Related Work
There is considerable related research, although, to the best of our knowledge, far less that shares our specific focus on theatre. For instance, focussed on film and television, the ongoing Enhancing Audio Description (EAD) project by Lopez and colleagues explores how the experience of audio description can be augmented and enhanced by sound design and spatialisation techniques.32
Beyond audio description, there have been numerous attempts at using sound to replace visual information, across a range of disciplines. While the extensive history of the radio play is an obvious point of reference, particularly relevant is Fuel Theatre’s Fiction.33 This uses binaural audio to lead seated listeners on a dream-like journey through a mysterious high-rise building primed for demolition during the course of the play. In particular, most of the audio (dialogue, music and some sound effects) is played through headphones, but the house Public Address (PA) system and visuals are used to provide additional, more visceral ambient effects.
Elsewhere, as early as the 1960s, Paul Bach-y-Rita and colleagues pioneered the concept of sensory substitution and offered an early practical demonstration in the form of a tactile chair.34 Informed by this earlier research, a team led by Adam Spiers has developed the Animotus; a handheld cube that uses vibration motors to provide discreet haptic navigational cues. The device was subsequently integrated into a site-specific theatrical performance of Flatland set in the darkened interior of a church.35
The next section describes the theoretical basis of our own approach to making theatre accessible to blind and visually impaired people.
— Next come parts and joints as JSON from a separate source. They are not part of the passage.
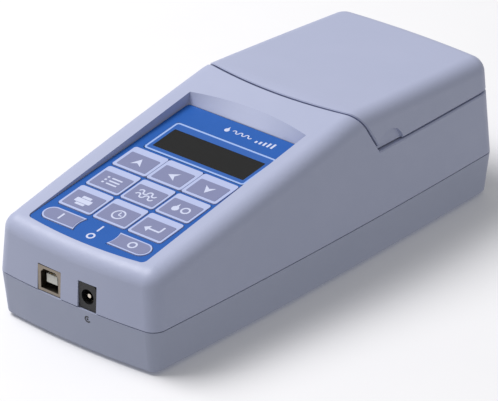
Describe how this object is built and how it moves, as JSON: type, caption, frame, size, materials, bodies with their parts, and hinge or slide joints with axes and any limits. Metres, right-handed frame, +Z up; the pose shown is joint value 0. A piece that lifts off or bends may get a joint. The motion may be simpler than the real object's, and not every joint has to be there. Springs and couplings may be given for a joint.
{
  "type": "digital water tester",
  "caption": "Handheld-bench photometer for pool water: sloping keypad and display, hinged lid over a round sample well, sockets in front.",
  "frame": {"origin": "centre of the overall footprint, hinge included, at table level under the feet", "axes": "+Z up, +Y from the front face to the rear hinge, +X to the right of someone facing the front"},
  "size_m": [0.0872, 0.2198, 0.0668],
  "materials": {
    "black_plastic": "matt",
    "blue_film": "printed polycarbonate film, satin",
    "board": "solder mask",
    "case_plastic": "fine moulded texture, soft gloss",
    "cell_wrap": "printed wrap",
    "clear_film": "polyester film",
    "filter_glass": "coated",
    "key_film": "embossed printed film, satin",
    "lamp_lens": "moulded epoxy",
    "lcd": "polished",
    "nickel": "nickel plated",
    "rubber": "moulded rubber",
    "steel": "zinc plated",
    "white_plastic": "moulded",
    "window": "polished acrylic"
  },
  "bodies": {
    "case": {"battery_cells": "cell_wrap", "battery_contacts": "nickel", "block_screws": "steel", "board_link": "black_plastic", "case_screws": "steel", "connector_board": "board", "dc_jack_body": "black_plastic", "dc_jack_contacts": "nickel", "detector": "nickel", "detector_board": "board", "display_bezel": "black_plastic", "display_board": "board", "display_glass": "lcd", "display_ribbon": "clear_film", "display_screws": "steel", "display_window": "window", "feet": "rubber", "hinge_pin": "steel", "keypad_circuit": "clear_film", "keypad_spacer": "clear_film", "lamp": "lamp_lens", "lamp_board": "board", "lower_case": "case_plastic", "main_board": "board", "main_board_parts": "black_plastic", "main_board_screws": "steel", "optical_block": "black_plastic", "optical_filter": "filter_glass", "overlay_panel": "blue_film", "snap_domes": "nickel", "upper_case": "case_plastic", "usb_contacts": "nickel", "usb_insulator": "white_plastic", "usb_shell": "nickel", "well_gasket": "rubber"},
    "lid": {"lid_shell": "case_plastic", "lid_liner": "black_plastic"},
    "battery_door": {"battery_door": "case_plastic"},
    "key_arrow_down": {"key_arrow_down": "key_film"},
    "key_arrow_left": {"key_arrow_left": "key_film"},
    "key_arrow_up": {"key_arrow_up": "key_film"},
    "key_clock": {"key_clock": "key_film"},
    "key_enter": {"key_enter": "key_film"},
    "key_mode": {"key_mode": "key_film"},
    "key_off": {"key_off": "key_film"},
    "key_on": {"key_on": "key_film"},
    "key_print": {"key_print": "key_film"},
    "key_recall": {"key_recall": "key_film"},
    "key_zero_test": {"key_zero_test": "key_film"}
  },
  "joints": [
    {"name": "lid_hinge", "type": "hinge", "parent": "case", "child": "lid", "pos_m": [0, 0.10686, 0.0479], "axis": [-1, 0, 0], "range_deg": [0, 105]},
    {"name": "battery_door_hinge", "type": "hinge", "parent": "case", "child": "battery_door", "pos_m": [0, -0.07881, 0.00275], "axis": [-1, 0, 0], "range_deg": [0, 92]},
    {"name": "key_arrow_down_press", "type": "slide", "parent": "case", "child": "key_arrow_down", "axis": [0, 0.1461, -0.9893], "range_m": [0, 0.0003], "stiffness_N_per_m": 1500},
    {"name": "key_arrow_left_press", "type": "slide", "parent": "case", "child": "key_arrow_left", "axis": [0, 0.1461, -0.9893], "range_m": [0, 0.0003], "stiffness_N_per_m": 1500},
    {"name": "key_arrow_up_press", "type": "slide", "parent": "case", "child": "key_arrow_up", "axis": [0, 0.1461, -0.9893], "range_m": [0, 0.0003], "stiffness_N_per_m": 1500},
    {"name": "key_clock_press", "type": "slide", "parent": "case", "child": "key_clock", "axis": [0, 0.1461, -0.9893], "range_m": [0, 0.0003], "stiffness_N_per_m": 1500},
    {"name": "key_enter_press", "type": "slide", "parent": "case", "child": "key_enter", "axis": [0, 0.1461, -0.9893], "range_m": [0, 0.0003], "stiffness_N_per_m": 1500},
    {"name": "key_mode_press", "type": "slide", "parent": "case", "child": "key_mode", "axis": [0, 0.1461, -0.9893], "range_m": [0, 0.0003], "stiffness_N_per_m": 1500},
    {"name": "key_off_press", "type": "slide", "parent": "case", "child": "key_off", "axis": [0, 0.1461, -0.9893], "range_m": [0, 0.0003], "stiffness_N_per_m": 1500},
    {"name": "key_on_press", "type": "slide", "parent": "case", "child": "key_on", "axis": [0, 0.1461, -0.9893], "range_m": [0, 0.0003], "stiffness_N_per_m": 1500},
    {"name": "key_print_press", "type": "slide", "parent": "case", "child": "key_print", "axis": [0, 0.1461, -0.9893], "range_m": [0, 0.0003], "stiffness_N_per_m": 1500},
    {"name": "key_recall_press", "type": "slide", "parent": "case", "child": "key_recall", "axis": [0, 0.1461, -0.9893], "range_m": [0, 0.0003], "stiffness_N_per_m": 1500},
    {"name": "key_zero_test_press", "type": "slide", "parent": "case", "child": "key_zero_test", "axis": [0, 0.1461, -0.9893], "range_m": [0, 0.0003], "stiffness_N_per_m": 1500}
  ]
}
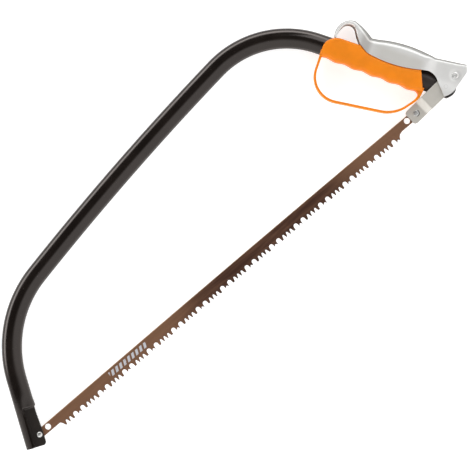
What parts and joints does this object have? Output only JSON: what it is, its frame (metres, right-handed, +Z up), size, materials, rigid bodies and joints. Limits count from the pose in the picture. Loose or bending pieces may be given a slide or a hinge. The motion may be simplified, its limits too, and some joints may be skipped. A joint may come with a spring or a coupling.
{
  "type": "bow saw",
  "caption": "Bow saw with an oval steel tube frame, moulded grip with a knuckle guard, over-centre tension lever and a peg-and-raker blade.",
  "frame": {"origin": "bottom centre of the bounding box, with the saw lying on its side", "axes": "+X along the blade from the nose to the handle, +Y from the blade towards the bow (the teeth face -Y), +Z up through the saw's thickness"},
  "size_m": [0.7156, 0.2278, 0.0266],
  "materials": {
    "tube_paint": "gloss black powder coat",
    "blade_coating": "bronze brown lacquer on hardened steel",
    "lever_steel": "satin zinc-plated pressing",
    "link_steel": "warm grey zinc-plated strip",
    "rivet_steel": "bright zinc",
    "grip_plastic": "orange, fine moulded texture",
    "plug_plastic": "black moulding"
  },
  "bodies": {
    "frame": {"frame_tube": "tube_paint", "front_blade_pin": "rivet_steel", "tube_end_plug": "plug_plastic", "pivot_sleeve": "rivet_steel", "lever_rivet": "lever_steel", "handle_grip": "grip_plastic"},
    "lever": {"tension_lever": "lever_steel", "link_rivet": "rivet_steel"},
    "link": {"right_link_cheek": "link_steel", "left_link_cheek": "link_steel", "link_spacer": "rivet_steel", "rear_blade_pin": "link_steel"},
    "blade": {"saw_blade": "blade_coating"}
  },
  "joints": [
    {"name": "lever_swing", "type": "hinge", "parent": "frame", "child": "lever", "pos_m": [0.32086, -0.09868, 0.0133], "axis": [0, 0, -1], "range_deg": [0, 70]},
    {"name": "link_swing", "type": "hinge", "parent": "lever", "child": "link", "pos_m": [0.33836, -0.09547, 0.0133], "axis": [0, 0, 1], "range_deg": [0, 93]},
    {"name": "blade_swing", "type": "hinge", "parent": "link", "child": "blade", "pos_m": [0.27306, -0.09983, 0.0133], "axis": [0, 0, -1], "range_deg": [0, 27]}
  ],
  "couplings": [
    {"joint": "link_swing", "follows": "lever_swing", "ratio": 1.3254},
    {"joint": "blade_swing", "follows": "lever_swing", "ratio": 0.38405}
  ]
}
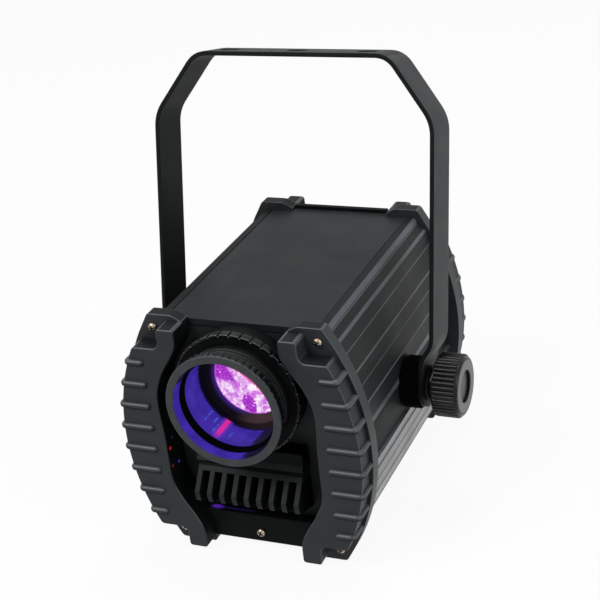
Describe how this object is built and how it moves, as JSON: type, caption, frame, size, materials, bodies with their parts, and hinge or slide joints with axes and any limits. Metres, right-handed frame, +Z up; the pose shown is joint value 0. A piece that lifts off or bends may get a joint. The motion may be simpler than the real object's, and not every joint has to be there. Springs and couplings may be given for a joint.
{
  "type": "stage light",
  "caption": "Compact LED effect spotlight with a focusing lens tube, ribbed end caps on a grooved tube, and a bent flat-bar yoke with clamp knobs.",
  "frame": {"origin": "middle of the bounding box's bottom face, on the surface that the end caps stand on", "axes": "+Z up, -Y the way the lens points, +X to the right seen from the front"},
  "size_m": [0.2184, 0.2194, 0.2802],
  "materials": {
    "cap_plastic": "charcoal, fine moulded grain, satin",
    "powder_coat": "black powder coat, fine texture",
    "anodised_tube": "black, satin, with lengthwise draw marks",
    "gloss_black": "black, glossy",
    "black_plastic": "black, satin",
    "black_rubber": "black, dull",
    "screw_brass": "yellow zinc plate",
    "steel": "bare steel",
    "aluminium": "bare aluminium",
    "lens_glass": "clear, with a violet coating",
    "led_yellow": "clear silicone dome over yellow phosphor",
    "circuit_board": "green lacquer",
    "display_window": "dark red, clear"
  },
  "bodies": {
    "housing": {"front_cap": "cap_plastic", "rear_cap": "cap_plastic", "vent_hood": "cap_plastic", "housing_tube": "anodised_tube", "rear_panel": "powder_coat", "lens_sleeve": "black_plastic", "fan_frame": "black_plastic", "power_inlet": "black_plastic", "fuse_holder": "black_plastic", "left_spacer": "black_rubber", "right_spacer": "black_rubber", "front_cap_screw_1": "screw_brass", "front_cap_screw_2": "screw_brass", "front_cap_screw_3": "screw_brass", "front_cap_screw_4": "screw_brass", "front_skirt_screw": "screw_brass", "rear_cap_screw_1": "screw_brass", "rear_cap_screw_2": "screw_brass", "rear_cap_screw_3": "screw_brass", "rear_cap_screw_4": "screw_brass", "rear_skirt_screw": "screw_brass", "panel_screw_1": "screw_brass", "panel_screw_2": "screw_brass", "panel_screw_3": "screw_brass", "panel_screw_4": "screw_brass", "left_nut_block": "steel", "right_nut_block": "steel", "power_supply": "aluminium", "effect_motor": "steel", "led_heatsink": "aluminium", "condenser_tube": "aluminium", "chassis": "aluminium", "condenser_lens": "lens_glass", "led": "led_yellow", "led_board": "circuit_board", "control_board": "circuit_board", "display": "display_window"},
    "yoke": {"yoke": "powder_coat"},
    "left_knob": {"left_knob": "gloss_black", "left_washer": "black_plastic"},
    "right_knob": {"right_knob": "gloss_black", "right_washer": "black_plastic"},
    "focus_ring": {"focus_ring": "gloss_black"},
    "barrel": {"lens_barrel": "black_plastic", "front_ring": "gloss_black", "baffle_ring": "black_rubber", "front_lens": "lens_glass", "lens_clip": "steel"},
    "effect_wheel": {"effect_wheel": "black_plastic"},
    "fan": {"fan_rotor": "black_plastic"},
    "button_1": {"menu_button_1": "black_rubber"},
    "button_2": {"menu_button_2": "black_rubber"},
    "button_3": {"menu_button_3": "black_rubber"},
    "button_4": {"menu_button_4": "black_rubber"}
  },
  "joints": [
    {"name": "yoke_tilt", "type": "hinge", "parent": "housing", "child": "yoke", "pos_m": [0, 0.00345, 0.079], "axis": [1, 0, 0], "range_deg": [-88, 115]},
    {"name": "left_knob_turn", "type": "hinge", "parent": "housing", "child": "left_knob", "pos_m": [-0.1, 0.00345, 0.079], "axis": [-1, 0, 0], "range_deg": [0, 360]},
    {"name": "right_knob_turn", "type": "hinge", "parent": "housing", "child": "right_knob", "pos_m": [0.1, 0.00345, 0.079], "axis": [1, 0, 0], "range_deg": [0, 360]},
    {"name": "focus_turn", "type": "hinge", "parent": "housing", "child": "focus_ring", "pos_m": [0, -0.08295, 0.1126], "axis": [0, 1, 0], "range_deg": [-180, 180]},
    {"name": "barrel_slide", "type": "slide", "parent": "housing", "child": "barrel", "axis": [0, -1, 0], "range_m": [-0.0061, 0.0061]},
    {"name": "effect_wheel_spin", "type": "hinge", "parent": "housing", "child": "effect_wheel", "pos_m": [0, -0.03295, 0.0826], "axis": [0, 1, 0], "continuous": true},
    {"name": "fan_spin", "type": "hinge", "parent": "housing", "child": "fan", "pos_m": [0, 0.08205, 0.105], "axis": [0, 1, 0], "continuous": true},
    {"name": "button_press_1", "type": "slide", "parent": "housing", "child": "button_1", "axis": [0, -1, 0], "range_m": [0, 0.001], "stiffness_N_per_m": 300, "springref_m": -0.001},
    {"name": "button_press_2", "type": "slide", "parent": "housing", "child": "button_2", "axis": [0, -1, 0], "range_m": [0, 0.001], "stiffness_N_per_m": 300, "springref_m": -0.001},
    {"name": "button_press_3", "type": "slide", "parent": "housing", "child": "button_3", "axis": [0, -1, 0], "range_m": [0, 0.001], "stiffness_N_per_m": 300, "springref_m": -0.001},
    {"name": "button_press_4", "type": "slide", "parent": "housing", "child": "button_4", "axis": [0, -1, 0], "range_m": [0, 0.001], "stiffness_N_per_m": 300, "springref_m": -0.001}
  ],
  "couplings": [
    {"joint": "barrel_slide", "follows": "focus_turn", "m_per_rad": 0.0019099}
  ]
}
The Soundtrack as Interface
Since the first concerted efforts in the mid-1960s to the present, interface research and Human-Computer Interaction (HCI) research specifically have been spectacularly successful; fundamentally changing how technologies are designed, as well as human-technology relationships more broadly.36 For Jef Raskin, as interest in technical advances for their own sake has diminished, the interface has become increasingly prominent, and, by the late 1990s, arguably the single most important part of a product:
Users do not care about what is inside the box, as long as the box does what they need done. What processor was used, whether the programming language was object orientated or multithreaded, or whether it was the proud processor of some other popular buzzword does not count. What users want is convenience and results. But all that they see is the interface. As far as the customer is concerned, the interface is the product.37
Bert Bongers conceptualises the interface as a line separating two domains, emphasising that, if it is to be useful, rather than create a barrier, the interface must span the two sides and join them together.38 In the case of this research the two domains to be linked are unconventional: theatre performance and visually impaired audience. Indeed, if taken at face value, Raskin’s notion of interface prominence could appear antithetical to a theatre context: the more prominent the interface, the more attention is drawn away from the content of the performance. However, in many respects prominence is closely related to disappearance, or how an interface can become so unobtrusive and the experience it offers so smoothly flowing as to be no longer noticed. What Raskin39 touches upon is that users have become far less interested in mechanics (i.e. how something works) and have become primarily concerned with overall experience: to the extent that the underlying mechanisms effectively disappear. This shift to designing experiences rather than artefacts or products was made explicit early on by Donald Norman’s appointment as "User Experience Architect" at Apple in 1993.40
The properties of ambiently diffused sound are interesting in the context of an interface. On one hand, sound is expansive: it is able to fill spaces and permeate certain boundaries, including those of the human body.41 On the other hand, the human auditory system has a fine resolution in the time and frequency domains, and is able to accurately localise and temporalise sound events:42,43 even if the temporal and spatial domains are not necessarily independent. For instance, Chion notes that "if the sound at hand is a familiar piece of music, however, the listener's auditory attention strays more easily from the temporal thread to explore spatially".44
While interface research has focused overwhelmingly on the visual and the tactile, the use of non-speech sound has been explored to a limited extent, primarily in relation to sonification, auralisation and audification techniques.45 These efforts have resulted in developments ranging from earcons46 to assistive technologies,47 but their aims are not necessarily compatible with a theatre context: in the latter case an interface not only needs to convey quantitative and descriptive information, but also affective and emotional dimensions.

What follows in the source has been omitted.